The Failure of Our Fathers: Family, Gender, and Power in Confederate Alabama examines the evolving position of non-elite white families in Alabama during one of the most pivotal epochs in the state’s history. Drawing on a wide range of personal and public documents reflecting the state’s varied regions and economies, Victoria E. Ott uses gender and family as a lens to examine the yeomanry and poor whites, a constituency that she collectively defines as “common whites,” who identified with the Confederate cause.

Ott provides a nuanced examination of how these Alabamians fit within the antebellum era’s paternalistic social order, eventually identifying with and supporting the Confederate mission to leave the Union and create an independent, slaveholding state. But as the reality of the war slowly set in and the Confederacy began to fray, the increasing dangers families faced led Alabama’s common white men and women to find new avenues to power as a distinct socioeconomic class.

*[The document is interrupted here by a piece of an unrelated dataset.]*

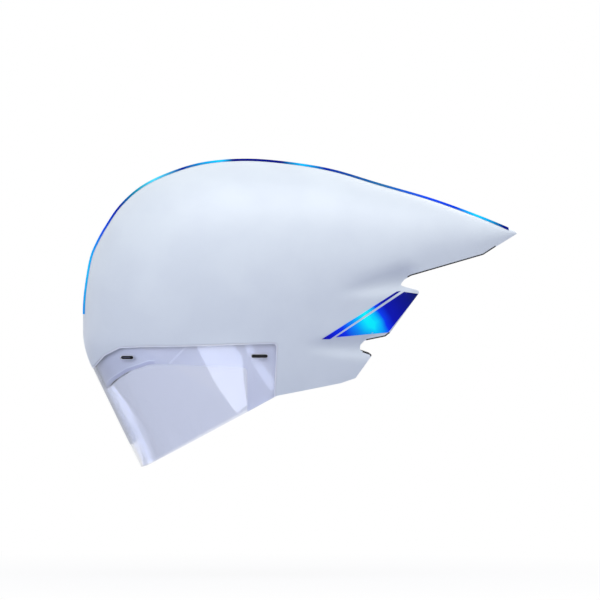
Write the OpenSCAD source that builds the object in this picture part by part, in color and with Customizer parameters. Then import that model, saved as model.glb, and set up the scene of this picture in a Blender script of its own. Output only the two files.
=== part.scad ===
// Long-tail time trial cycling helmet with a large clear visor.
// The origin is the centre of the head cavity. The face looks along -X, the tail points
// along +X, +Z is up and -Y is the wearer's left. The body is symmetric about y = 0.

/* [Shell] */
// Length of the shell from the brow to the tip of the tail
shell_len = 373; // [355:1:400]
// Greatest width of the shell
shell_w = 197; // [190:1:210]
// Height of the shell from the crown to the foot of the ear flaps
shell_h = 203; // [195:1:215]
// Wall of the hard outer shell
shell_wall = 1.6; // [1.2:0.1:2.2]
// Wall of foam and shell together at the sides and ear flaps
side_wall = 15.5; // [14:0.5:17]
// Depth of the two creases that run to the notches
crease_depth = 6; // [3:0.5:7]
// Height of the dark edging under the tail and on the flaps
edging_h = 1.1; // [0.8:0.1:2]

/* [Head cavity] */
// Wall of foam and shell beside the head, at the widest level
cavity_wall = 18.5; // [17:0.5:21]
// Wall of foam and shell over the head, under the highest part of the crown
roof_wall = 25; // [22:0.5:28]
// How much longer than wide the cavity is
cavity_stretch = 34; // [28:1:38]

/* [Visor] */
// Wall of the visor lens
visor_wall = 2.2; // [1.8:0.1:3]
// Gap between the visor and the edge of its recess
visor_gap = 0.5; // [0.3:0.1:1]
// Running gap between the visor and the seal behind it
visor_clear = 0.3; // [0.2:0.05:0.5]
// Thickness of the brow seal
seal_t = 1; // [0.8:0.1:1.6]
// Wall of the frame that the visor rests on
frame_wall = 2.4; // [1.8:0.1:3]
// How far the frame laps under the shell
frame_lap = 5; // [3:0.5:7]
// Length of the front slots in the visor, seen from the side
front_slot_len = 10.7; // [8:0.1:13]
// Length of the rear slots in the visor, seen from the side
rear_slot_len = 13.8; // [10:0.1:16]
// Height of the slots in the visor
slot_h = 3; // [2:0.1:4]
// Diameter of the magnets behind the slots
magnet_d = 8; // [6:0.5:10]

/* [Film graphics] */
// Thickness of the foil graphics
film_t = 0.25; // [0.2:0.05:0.4]
// Height of the stripe along the crown, seen from the side
stripe_h = 2; // [1.5:0.1:3]

/* [Pads] */
// Thickness of the crown and brow pads
pad_t = 7; // [5:0.5:9]
// Width of a crown pad
pad_w = 30; // [24:1:36]
// Thickness of the ear pads
ear_pad_t = 5; // [3:0.5:6]
// Gap between a pad and the foam behind it
pad_clear = 0.3; // [0.2:0.05:0.5]
// Height of the brow pad
brow_pad_h = 26; // [20:1:32]

/* [Fit system] */
// Drop of the dial's axis below the head centre
dial_drop = 38; // [36:1:42]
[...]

Ott argues that family provided the conceptual framework necessary to understand why common whites supported a war to protect slavery despite having little or no investment in the institution. Going to war meant protecting their families from outsiders who threatened to turn their worlds upside down. Despite class differences, common whites envisioned the Confederacy as a larger family and the state as paternal figures who promised to protect its loyal dependents throughout the conflict. Yet, as the war ravaged many Alabama communities, devotion to the Confederacy seemed less a priority as families faced continued separations, threats of death, and the potential for starvation. The construct of a familial structure that once created a sense of loyalty to the Confederacy now gave them cause to question its leadership. Ott shows how these domestic values rooted in highly gendered concepts ultimately redefined Alabama’s social structure and increased class distinctions after the war.